Quelques regrets peuvent néanmoins être exprimés. En premier lieu, l'évolution des sources est peu discutée, alors que les business historians sont inventifs en la matière, qu'ils sont parvenus à convaincre tant entreprises qu'archivistes publics de l'intérêt de documents longtemps voués au pilon, mais aussi à développer des outils lourds pour réussir à surmonter la tension entre le cas particulier et la généralisation (bases de données diverses en particulier).

A de rares exceptions près, l'histoire discutée dans ce volume est celle du développement des entreprises et des méthodes de gestion en Europe et aux Etats-Unis, essentiellement depuis le milieu du 19e siècle.  Les directeurs de l'ouvrage avaient certes prévu un chapitre sur le monde chinois, ce qui, d'ailleurs, tendait à en faire un monde à part  et ne satisfaisait pas le besoin de comparaison. Comme dans nombre de champs de l'histoire, les questionnements dominants restent ainsi centrés sur l'Europe de l'ouest et l'Amérique du Nord (Mexique rarement inclus), alors même que se multiplient les recherches en Amérique latine et en Asie, voire en Afrique, et qu'y émergent aussi des entreprises ou des pratiques conquérantes dont les conditions historiques de développement méritent une attention autre que condescendante. Quant aux périodes antérieures à 1850, elles sont laissées à l'histoire économique ou sociale, ce qui crée un hiatus dommageable.

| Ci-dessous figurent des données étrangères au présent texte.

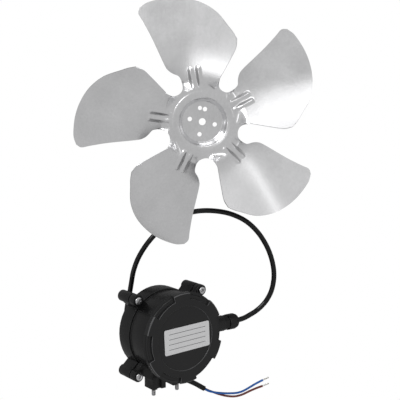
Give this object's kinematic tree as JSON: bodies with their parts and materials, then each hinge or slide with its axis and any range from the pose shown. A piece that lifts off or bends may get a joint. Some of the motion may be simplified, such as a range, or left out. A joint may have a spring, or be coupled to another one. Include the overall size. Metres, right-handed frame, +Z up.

Enfin, certains sujets restent négligés. Ainsi, très peu est dit sur les interactions en termes de modes d'organisation et de pensée entre le monde des affaires et le reste de la société, qu'il s'agisse de l'Etat ou des mondes du savoir, de l'art, du sport ou de la religion.

 

Dans l'ensemble néanmoins, l'ouvrage réussit son pari de convaincre du dynamisme et de l'inventivité d'un domaine parfois considéré comme secondaire (peut-être parce que beaucoup de chercheurs se sentent extérieurs au monde de l'entreprise) mais qui est parvenu à diversifier et renouveler profondément ses objets, à établir une vraie communauté scientifique indépendante des carcans disciplinaires tout en puisant allègrement dans les méthodes des unes et des autres et en tentant de développer de vraies synthèses théoriques.